We are evaluating whether an appeal would be appropriate.
The federal judge’s decision, which focused on Josilyn’s parental rights under the 14th Amendment, has no bearing on state law pertinent to the case.
HSLDA still insists that education authorities in Worcester acted improperly in reporting Josilyn’s son as truant.
The controlling case law on home education, the Charles decision, lays out the framework for relations between homeschooling families and local school committees. The case cites the law which requires advance approval for homeschooling but cautions authorities not to seek court action until after good faith efforts have been made to resolve any disputes.
The court case establishes guidelines for superintendents, which include the use of either a care and protection proceeding or a truancy prosecution as a way to seek judicial review.
Abuse of Authority
But we feel the greatest harm to Josilyn occurred when school officials reported her—and several other homeschool families—to the state’s Department of Children and Families (DCF).
HSLDA contends that Massachusetts law does not grant schools authority to report children as neglected simply because they are absent from school due to homeschooling. State law instead delegates oversight and enforcement of student attendance issues to schools and provides ample means for the school to address truancy concerns.
Using DCF to police school attendance is a poor use of scarce child protection resources. It is inappropriate, and we argue, unlawful, to use the sweeping authority of DCF, which includes the capacity to easily remove children from a home, for such situations.
The removal of a child from his home should only happen when a child is at imminent risk of harm. Removal of a child from a parent’s care, even when there is suspected abuse or neglect, is traumatic to the child and should only be used when absolutely necessary.

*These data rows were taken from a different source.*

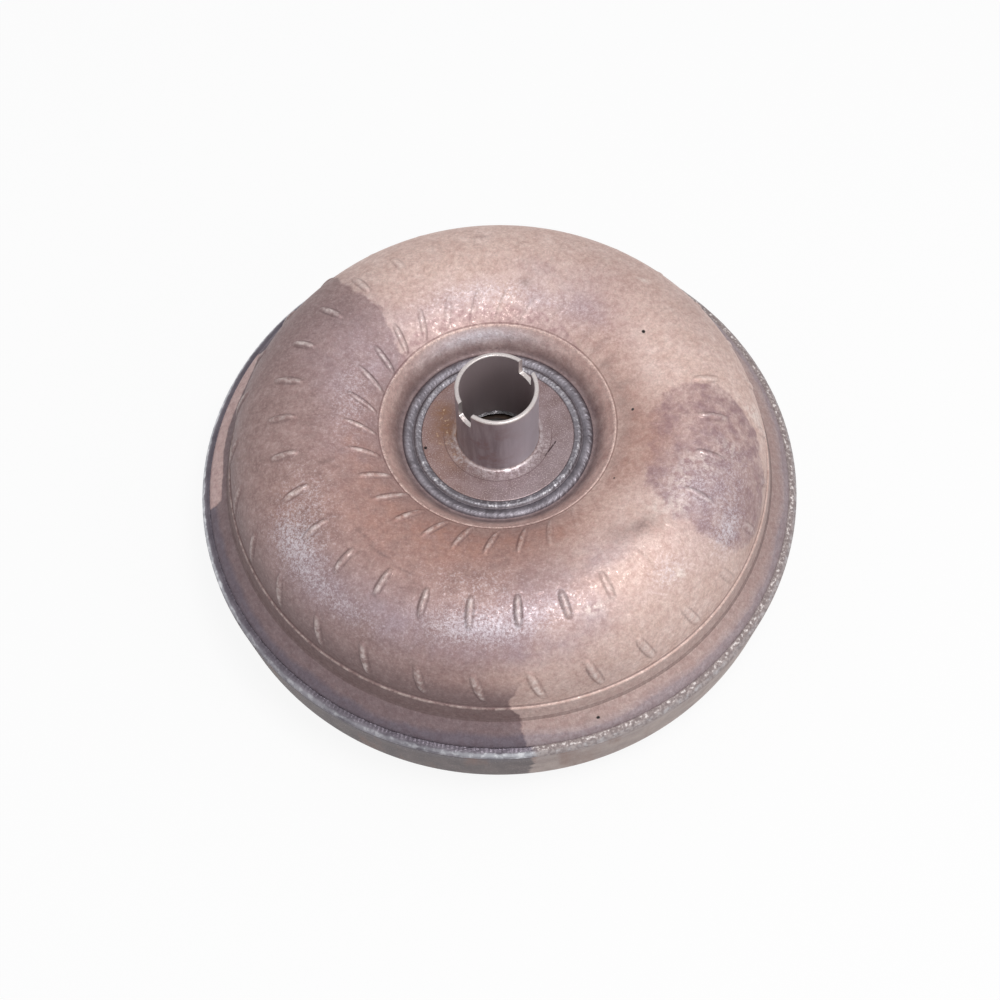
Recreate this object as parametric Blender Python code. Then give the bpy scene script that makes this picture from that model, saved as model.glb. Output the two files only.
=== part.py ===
"""A lock-up torque converter: the welded housing with its bladed impeller, and all that turns inside it.

It stands on its drive lugs, engine side down, with the pump-drive tube up. The origin is on the
axis, level with the lug faces. Every height is stacked from the lugs upwards, and every radius
follows from the torus, so that a piece keeps its fit when a size is changed.
"""

import math

import bmesh
import bpy

MM = 0.001
TURN = 2 * math.pi

# Driving dimensions
GAP = 0.3 * MM  # between solids that touch on the real converter
COLUMNS = 60  # facets round the housing
INNER_COLUMNS = 36  # facets round the wide pieces inside
NARROW_COLUMNS = 24  # facets round the pieces near the axis

LUG_COUNT = 3
LUG_HEIGHT = 11.7 * MM
LUG_WIDTH = 36.0 * MM
LUG_DEPTH = 24.0 * MM
LUG_INSET = 13.7 * MM  # the bolt circle inside the edge of the cover's flat face
LUG_HOLE_RADIUS = 5.1 * MM
PILOT_RADIUS = 22.0 * MM
PILOT_INSET = 1.5 * MM  # the pilot's tip above the lug faces

COVER_WALL = 4.5 * MM
COVER_SIDE_WALL = 4.2 * MM
COVER_CORNER_RADIUS = 10.0 * MM
COVER_DRAFT = 3.6 * MM  # how far the drum wall leans in towards the engine
COVER_DISH_RADIUS = 50.0 * MM
COVER_DISH_SLOPE = 8.0 * MM
COVER_DISH_DEPTH = 3.5 * MM

TORUS_RADIUS = 96.0 * MM  # crown of the impeller shell
IMPELLER_OUTER = 45.4 * MM  # crown to the widest point of the dome
IMPELLER_STRETCH = 1.672  # how far the half towards the hub would reach, against where the groove cuts it
IMPELLER_HEIGHT = 46.4 * MM
SHELL_WALL = 3.0 * MM
GROOVE_RADIUS = 60.3 * MM  # the crease round the sunk middle
STEP_LEDGE = 1.2 * MM
STEP_RISE = 2.8 * MM  # centre of the torus up to the ledge
STEP_HEIGHT = 9.6 * MM
STEP_DRAFT = 2.2 * MM
SKIRT_WIDTH = 11.0 * MM
SKIRT_DROP = 9.2 * MM
SKIRT_FLANGE = 11.5 * MM
RIM_HEIGHT = 4.0 * MM  # the cover's rim below the skirt's shoulder

BLADES = 30
BLADE_THICKNESS = 1.5 * MM
BLADE_START = math.radians(-2.12)
HOUSING_PHASE = BLADE_START - TURN / COLUMNS / 2  # so that each blade lies in the middle of a column
SWEEP_INNER = math.radians(3.5)  # the blade's ends run ahead of its middle
SWEEP_OUTER = math.radians(2.57)
CORE_OUTER = 17.0 * MM
CORE_STRETCH = 1.15  # the core's half towards the hub, against its outer half
CORE_HEIGHT = 15.0 * MM
CORE_WALL = 1.6 * MM
RIB_HEIGHT = 1.2 * MM  # ribs on the dome: pockets for the blades' tabs, pressed out from inside
RIB_WIDTH = 4.2 * MM
RIB_MARGIN = 0.9 * MM

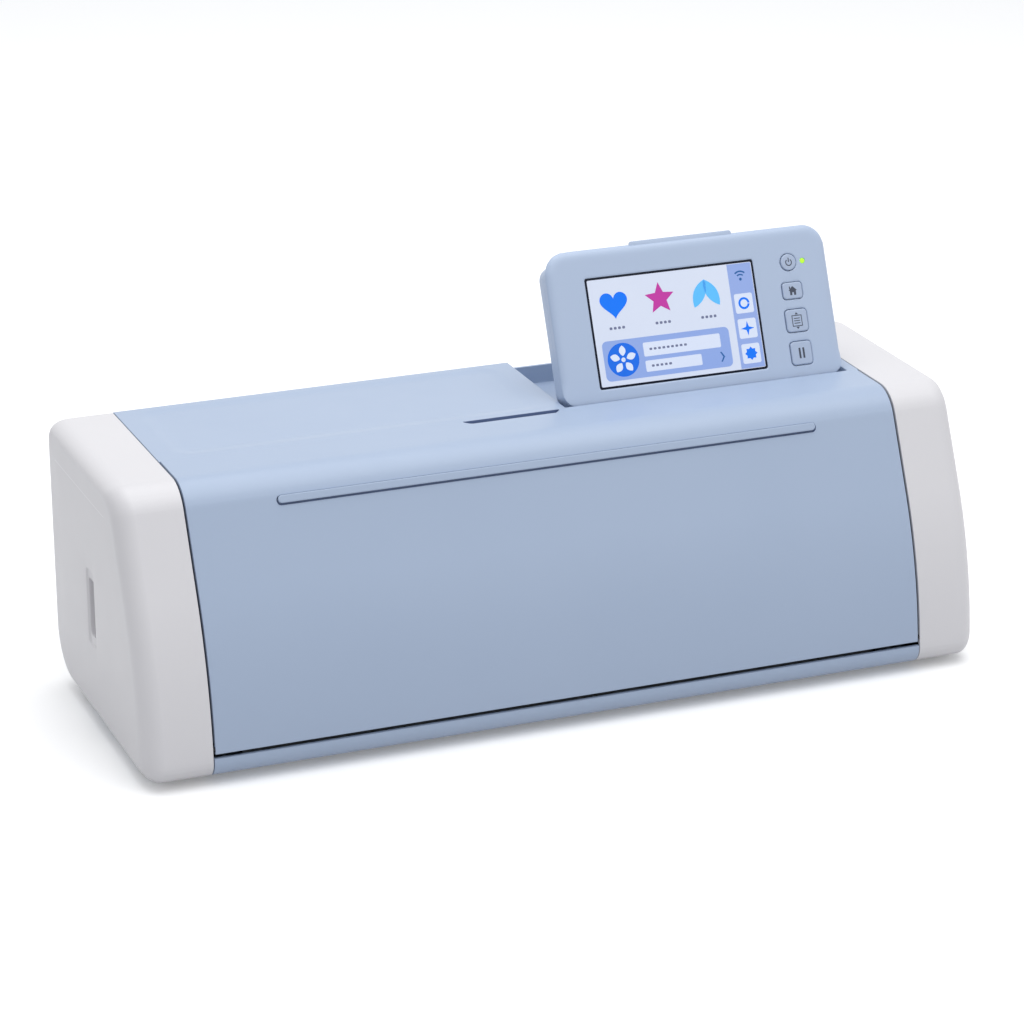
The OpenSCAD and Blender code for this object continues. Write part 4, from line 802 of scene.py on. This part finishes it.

In this case, the harm to Josilyn and her son was serious. HSLDA sought to vindicate their rights and seek compensation even as we sought to stop schools from using DCF as truant officers. Over the past two years, HSLDA has obtained the reversal of abuse or neglect findings solely related to homeschooling disagreements. There have been many others who were reported, but HSLDA was able to demonstrate to DCF workers that families were in compliance and that a child neglect charge was not justified.
HSLDA will continue to work with families to safeguard their right to homeschool. Although Massachusetts is only one of two states that require approval, the relations between the homeschooling community and most school authorities is positive. As our work in Worcester shows, when HSLDA and an active homeschooling community work together with local and state groups (such as MassHOPE or MHLA) we can help improve policy.